Alice: But surely it's safer? Surely it's easier to develop a goal system that just safely answers questions?
Bob: How much safer? How much easier? If we hypothesize restricting the abilities of the AI in this way, we're reducing the potential payoff if we actually succeed. An AI that can act in the world and build its own nanotechnology can potentially protect us from other AIs becoming superintelligent, at least as a temporary fix to the immediate dilemma and the immediate danger of death, if not as an eternal solution. An AI that can act in the real world using nanotechnology would be, in our parlance, a pivotal achievement. Getting from a question-answering AI to a safer world seems a lot harder, unless the question you ask the AI is "How to do I build an intelligent, directed nanotechnological system?" in which case you might as not well bother pretending it's an Oracle. So we're losing something by supposing that the system only answers questions - we're losing some of the pivotal-ness of the hypothetical success. If you'll pardon the extreme example, if the Oracle system is only 0.01% safer or 99.9% as difficult to build as a Genie, then it definitely wouldn't be worth the decreased probability of being able to win the larger dilemma using a successful Oracle instead of a successful Genie. So the question is, how useful is the Oracle compared to the Genie, and given that you're going to use it that way, how much safer is it, or easier to build, compared to the Genie? An "Oracle" that immediately writes the code for a Genie is equally useful, but it's definitely not any easier to build safely.

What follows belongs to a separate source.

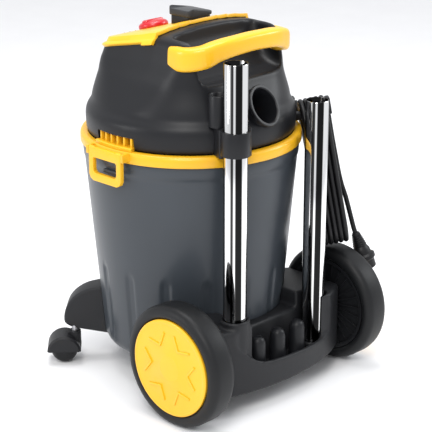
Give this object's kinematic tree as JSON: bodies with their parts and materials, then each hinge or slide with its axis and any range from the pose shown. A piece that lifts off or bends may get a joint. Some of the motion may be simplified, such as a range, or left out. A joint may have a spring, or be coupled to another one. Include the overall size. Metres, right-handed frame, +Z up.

Alice: But there are substantial gains in safety, or in ease of building the system to adequate safety, from adopting a question-answering design. Like, imagine that the computer is in a sealed chamber on the Moon, without any attached robots or robot arms, and just a single radio downlink to send the answers to the questions we ask. Then we'll be safe even if the goal design fails and it turns against us, because, you know, it'll be stuck on the Moon without any hands. To me this obviously seems a lot safer than, say, a Genie running around in the world with its own nanotechnology. Less useful assuming it works, yes, but also a lot less dangerous assuming it fails.
Bob: Are you sure you're properly respecting the intelligence of something vastly smarter than you? We're not smart enough to consider all the strategies it might imagine. What if there's some creative thing you can do even if you're in a sealed chamber on the Moon? There are radio waves leaving the chamber that depend on the flows of electrons in transistors -
Alice: Okay, a sealed chamber and we're running it in three layers of sandboxed simulation and we haven't told the AI about the hardware it's running on or about any of the emulation layers. I think it'd be pretty hard for the AI to manipulate the radio waves in that condition. It just wouldn't be able to figure out a relation between anything it could control, and the radio waves going out, and even if it could modulate the radio waves some tiny amount, do you really think that could somehow end the world?
[todo: finish the conversation]
Work in progress
bob: it can manipulate the human
alice: we won't tell it about humans
bob: it may be able to deduce an awful lot by looking at its own code.
alice: okay it gives a bare answer, like just a few bits.
bob: timing problem
alice: time it, obviously.
bob: what the heck do you think you can do with just a few bits that's interesting?
alice: we'll ask it which of two policies is the better policy for getting the world out of the AI hole.
bob: but how can you trust it?
alice: it can't coordinate with future AIs, but humans are trustworthy because we're honorable.
bob: cognitive uncontainability zaps you! it can totally coordinate. we have proof thereof. so any question it answers could just be steering the future toward a hostile AI. you can't trust it if you screwed up the utility function.
alice: okay fine, it outputs proofs of predetermined theorems in ZF that go into a verifier which outputs 0 or 1 and is then destroyed by thermite.
bob: I agree that this complete system might actually work.
bob: but unfortunately it's now useless.
alice: useless? we could ask it if the Riemann Hypothesis is provable in ZF -
bob: and how is that going to save the world, exactly?
alice: it could generally advance math progress.
bob: and now we're back at the "contributing one more thingy to a big pool" that people do when they're trying to promote their non-pivotal exciting fun thing to pivotalness.
alice: that's not fair. it could advance math a lot. beyond what humans could do for two hundred years.
bob: but the kind of math we do at MIRI frankly doesn't depend on whether RH is true. it's very rare that we know exactly what theorem we might want to prove, and we don't really know whether it's a consequence of ZF, and if we do know, we can move on. that's basically never happened in our whole history, except for maybe 7 days at a time. if we'd had your magic box the whole time, there are certain fields of math that would be decades ahead, but our field would be maybe a week or a month ahead. most of our work is in thinking up the theorems, not proving them.
alice: so what if it could suggest theorems to prove? like show you the form of a tiling agent?
bob: if it's showing us the outline of a framework for AI and proving something about it, I'm now very worried that it's going to manage to smuggle in some deadly trick of decision theory that lets it take over somehow. we've found all sorts of gotchas that could potentially do that, like Pascal's Mugging, probable environment hacking, blackmail… by unrestricting it to be able to suggest which theorems it can prove, you've given it a rich output channel and a wide range of options for influencing future AI design.
- supports methodology of foreseeable difficulties and its rule of explicitization and critique: when something looks easy or safe to someone, it often isn't.
- intuitive notions of what sort of restricted or limited AI should be "much easier to build" are often wrong, and this screws up the first intuition of how much safety we're gaining in exchange for putatively relinquishing some capabilities
- by the time you correct this bias, the amount of capability you actually have to relinquish in or order to get a bunch of safety and development ease, often makes the putative AI not have any obvious use
- it is wise to be explicit about how you intend to use the restricted AI to save the world, because trying to think of concrete details here will often reveal that anything you think of either (1) isn't actually very safe or (2) isn't actually very useful.